Certificate management is also pretty easy. Each pod pulls a cert from our PKI (Hashicorp Vault) when it starts up. If the leaf cert expires (unlikely because pods are usually replaced by a new version well before then) then the app throws an exception, the pod goes unhealthy, k8s restarts the pod, the new pod gets a new cert, and it's good for another ~year. This is completely automated by k8s.

Cert management for the k8s nodes themselves actually does involve VMs a bit. Some of our clusters are on AWS EC2 and are set up with autoscaling groups so that if a node has too little usage it'll be downscaled, so if a cert is close to expiring then the node as a whole goes unhealthy, k8s automatically removes all pods from that node and spins up new replicas on other nodes, EC2 detects that load is low and downscales that node, and if spinning up new pods caused the other nodes to have too much utilization then EC2 will spin up new nodes with new certs and everything will be fine for another ~year. Other clusters run on on-prem VMs and we haven't completely automated that yet so those are still manual restarts.

Every few years the root cert will expire and we'll have to restart all the pods or nodes at once. Pods are easy; just redeploy and they'll all get the new cert, or worst case I can run `kubectl delete --all pods` and the PodDisruptionBudgets will ensure that there's a rolling rollout. For nodes, I'll scale up the cluster (increase min replicas in ec2 or add more nodes through the VM platform) so there's a bunch of nodes with the new root cert then drain all the existing nodes which will cause k8s to spin up new app pods on the new uncordoned nodes, then shot down all the old VMs or let ec2 handle it.

You're right that k8s doesn't help with app-level storage issues like concurrent access, nor does it help with storage-level issues like backups and replication. I should've been more specific that k8s helps with how the apps connect to storage. While migrating VM-deployed apps to containers I've found a few ways they've done it: config files specifying connection strings, hardcoded strings in code, pulling values from secrets management, requiring that the VM have the fileshare mounted already, etc. In k8s there's one way to do it: the app's manifest includes a PV and a PVC. Ops handles how k8s connects to the storage from there. This isn't really a k8s advantage; you could tell all your devs to use some internal library that abstracts storage and let ops write or maintain that library too. But that really only works with one company at a time, while when we onboard an acquisition that uses k8s they've already got PVs set up so we just have to migrate those. My point in saying that k8s abstracts connecting to storage was mostly about how it's an industry standard interface specifically for connecting to storage, which helps eliminate having to figure out how each individual app connects. If security makes a firewall rule that blocks all your VMs from hitting storage then for VM-deployed apps I've got to look "ok did the devs change this config file? Did someone forget to mount the fileshare or did an update break that? Is it some third option I've never seen before?" while for our k8s-deployed apps I've got one place to start looking using kubectl.

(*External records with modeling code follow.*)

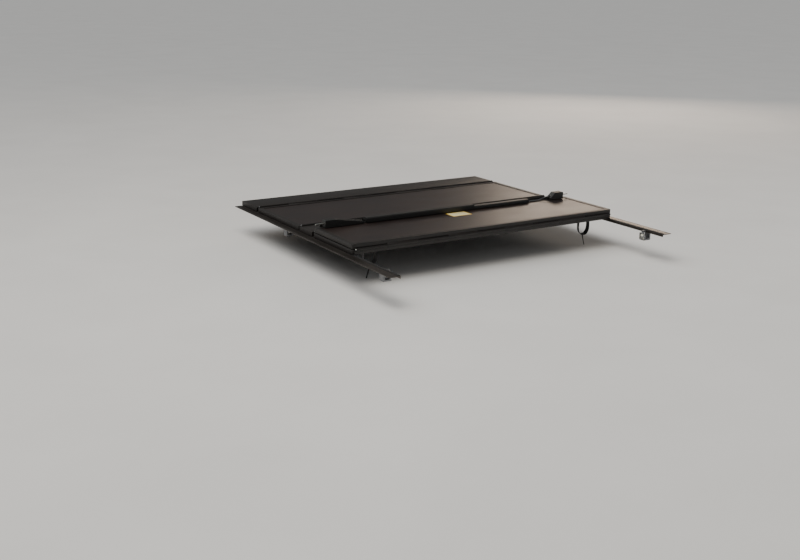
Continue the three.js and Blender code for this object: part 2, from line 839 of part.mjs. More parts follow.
const rearPanel = new THREE.Group();
rearPanel.rotation.x = Math.PI;
rearPanel.position.set(0, 2 * rearHinge, 2 * hingeZ);
buildRearPanel(rearPanel);
cover.add(rearPanel);

export default cover;
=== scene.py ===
import json
import math

import bmesh
import bpy
import numpy as np
from mathutils import Matrix, Vector


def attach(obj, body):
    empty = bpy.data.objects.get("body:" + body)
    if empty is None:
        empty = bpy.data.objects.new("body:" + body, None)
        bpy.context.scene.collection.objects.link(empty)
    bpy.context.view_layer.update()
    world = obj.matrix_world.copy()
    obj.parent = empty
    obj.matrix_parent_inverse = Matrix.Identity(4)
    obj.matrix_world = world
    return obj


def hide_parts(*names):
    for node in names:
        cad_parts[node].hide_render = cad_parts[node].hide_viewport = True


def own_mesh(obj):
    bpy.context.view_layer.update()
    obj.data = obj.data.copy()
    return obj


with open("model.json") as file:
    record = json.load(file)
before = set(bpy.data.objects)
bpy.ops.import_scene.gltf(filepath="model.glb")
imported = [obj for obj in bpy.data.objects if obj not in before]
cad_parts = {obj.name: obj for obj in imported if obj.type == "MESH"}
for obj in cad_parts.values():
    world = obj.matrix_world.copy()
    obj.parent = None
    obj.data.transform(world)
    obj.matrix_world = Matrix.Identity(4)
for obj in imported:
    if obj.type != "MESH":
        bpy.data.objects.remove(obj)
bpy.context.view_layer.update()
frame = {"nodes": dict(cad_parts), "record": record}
nodes = frame["nodes"]

# A folding bed cover. Its rear panel is folded onto its middle panel, and its front panel lies flat.
# Metres. +X is to the right seen from the tailgate, +Y toward the cab, +Z up.

MM = 0.001
TAU = 2 * math.pi

# ---- sizes in metres, as the frame has them ----

GAP = 0.3 * MM
HALF = 815 * MM                  # half of a panel's width
UNDER = 5.5 * MM                 # a closed panel's underside
TOP = 29.5 * MM
HINGE_Z = 31.5 * MM
HINGE_STEP = 7 * MM              # from a panel's edge to its hinge axis
HEADER = (-99.5 * MM, 99.5 * MM)
FRONT = (-619.5 * MM, -113.5 * MM)
SPACER = (-771.5 * MM, -633.5 * MM)
MIDDLE = (-1193.5 * MM, -785.5 * MM)
REAR = (-1607.5 * MM, -1207.5 * MM)
REAR_HINGE = -1200.5 * MM
RAIL_INNER = 800 * MM
RAIL_OUTER = 860 * MM
RAIL_TOP = 3 * MM
LIP = 10 * MM
LABEL_LENGTH = 122 * MM
LABEL_WIDTH = 80 * MM
FLOOR_Z = -0.150

# ---- the camera ----

CAMERA_PLACE = Vector((-3.272, -5.5895, 1.3295))
CAMERA_TURN = math.radians(-31.79)      # round Z, from looking along +Y
CAMERA_TILT = math.radians(16.02)       # downward
CAMERA_ROLL = math.radians(0.66)
CAMERA_LENS = 49.17                     # millimetres, on the sensor width below
CAMERA_SENSOR = 36
CAMERA_REACH = 200                      # how far it sees, past the floor's far edge


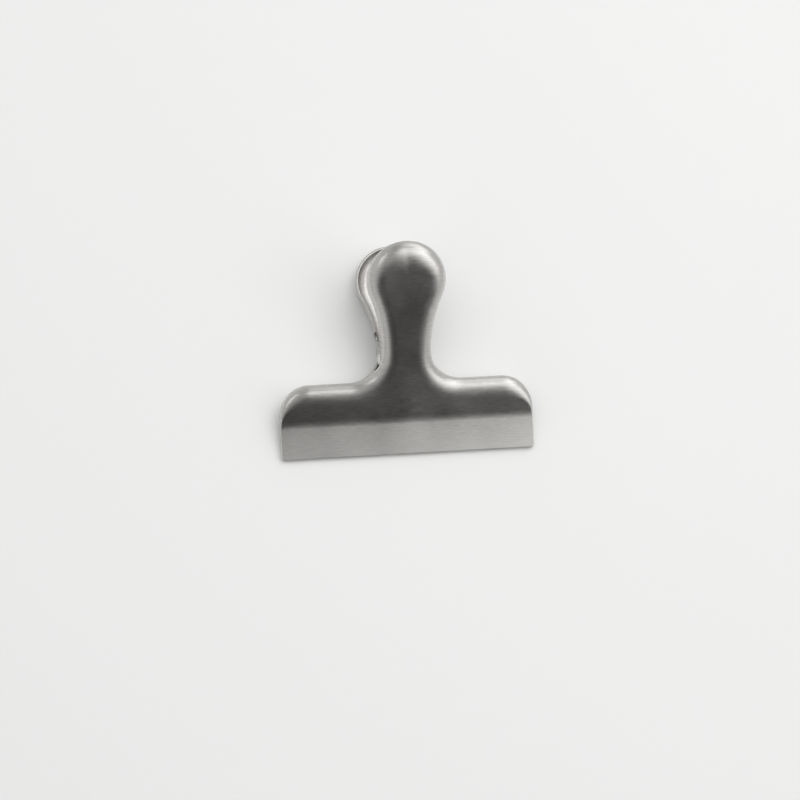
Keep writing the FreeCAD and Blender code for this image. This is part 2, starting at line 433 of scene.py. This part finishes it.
def ring_inset(station):
    # How far in from the edge the flat part of the face starts.
    if station.y <= BEND_START:
        return RIM + RING_MARGIN
    folded = max(station.reach, SHEET + SHARP_FOLD)
    share = min(1.0, (station.y - BEND_START) / (BEND_END - BEND_START))
    return RIM + (folded - RIM) * share + RING_MARGIN


def section(station, lower):
    # The sheet's cut edge at a station, as (inwards, down) points from the top round the rim.
    inset = ring_inset(station)
    depth = flange_at(station, lower)
    curve = drawn_curve(station.edge, station.reach, 0.0)
    outside = [(inset, 0.0)] + curve + [(0.0, BEYOND_FLANGE)]
    outside = cut_at_depth(outside, depth)
    if depth > SHEET:
        drop = max(station.edge - SHEET, SHARP_FOLD)
        reach = max(station.reach - SHEET, SHARP_FOLD)
        inside = [(inset, SHEET)] + drawn_curve(drop, reach, SHEET) + [(SHEET, BEYOND_FLANGE)]
        inside = cut_at_depth(inside, depth)
    else:
        inside = [(inset, SHEET), (inset * FLAT_UNDERSIDE, SHEET)]
    outer, inner = outside[-1], inside[-1]
    turn = min(RIM, (inset - inner[0]) / 2)
    top = spaced(outside, FACE_STEPS, RIM)
    bottom = spaced(inside, UNDERSIDE_STEPS, turn)
    before = (inner[0] - turn, depth)
    path = top + rounded(top[-1], outer, (outer[0] + RIM, depth))
    path += [before] + rounded(before, inner, bottom[-1])
    return path + list(reversed(bottom[:-1])), inset


def run_lengths(path):
    # How far along a path each of its points lies.
    lengths = [0.0]
    for a, b in zip(path, path[1:]):
        lengths.append(lengths[-1] + math.dist(a, b))
    return lengths


def bridge(mesh, ring, following, closed=True):
    # A strip of faces between one ring of points and the next.
    for k in range(len(ring) if closed else len(ring) - 1):
        j = (k + 1) % len(ring)
        mesh.faces.new((ring[k], ring[j], following[j], following[k]))


def plate_mesh(name, lower):
    # One drawn plate as a closed mesh, with where each point lies on the flat sheet as its UV.
    stations = outline()
    mesh = bmesh.new()
    sheet_uv = mesh.loops.layers.uv.new("sheet")
    flat_place = {}
    rings = []
    rim = FACE_STEPS + CORNER_STEPS
    for station in stations:
        path, inset = section(station, lower)
        ring = []
        lengths = run_lengths(path)
        for k, (inward, depth) in enumerate(path):
            x = station.x - station.out[0] * inward
            y = station.y - station.out[1] * inward
            v, n = bend_up(y, depth)
            vertex = mesh.verts.new(to_row(x, v, -n if lower else n))
            spread = lengths[k] if k <= rim else lengths[-1] - lengths[k]
            spread -= inset
            flat_place[vertex] = (station.x + station.out[0] * spread,
                                  station.y + station.out[1] * spread)
            ring.append(vertex)
        rings.append(ring)
    count = len(rings)
    for i, ring in enumerate(rings):
        bridge(mesh, ring, rings[(i + 1) % count], closed=False)
    # The flat middle, above and below, is closed over the band, the face and each step between.
    on_side = [i for i, station in enumerate(stations[:count // 2])
               if BEND_START - NEAR <= station.y <= BEND_END + NEAR and station.out[0] > SIDEWAYS]
    for end in (0, -1):
        band = [rings[i][end] for i in range(-on_side[0], on_side[0] + 1)]
        face = [rings[i][end] for i in range(on_side[-1], count - on_side[-1] + 1)]
        mesh.faces.new(band)
        mesh.faces.new(face)
        for a, b in zip(on_side, on_side[1:]):
            mesh.faces.new((rings[a][end], rings[b][end], rings[-b][end], rings[-a][end]))
    bmesh.ops.recalc_face_normals(mesh, faces=mesh.faces)
    return finished(name, mesh, sheet_uv, flat_place)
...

Another point I didn't address is that yes this does require specific app architectures. The pods have to be stateless, databases are not in k8s and certainly not running alongside the app itself in the same container or pod, concurrent file access is not generally my problem, and security's wacky firewall rules can be fun to implement when I can't say what IP a particular app has. But I think the tradeoffs are generally worth it.

You're right I'm not the most experienced at large scale infrastructure problems outside of k8s. I've managed or helped manage a couple of small server racks and a single 6-rack datacenter before, and I work closely with the non-k8s infrastructure team at my current company, but I'm not the one deciding what we're going to do to get off of VMWare for example. What I can say though is that between my past experience and the companies we've acquired, there's a lot more variation and lack of best practices among the companies that don't use k8s compared to the ones that do. With the non-k8s companies I have to familiarize myself with the idiosyncratic way each they handle every aspect of their infrastructure; with the k8s companies I already know at least half of their infrastructure.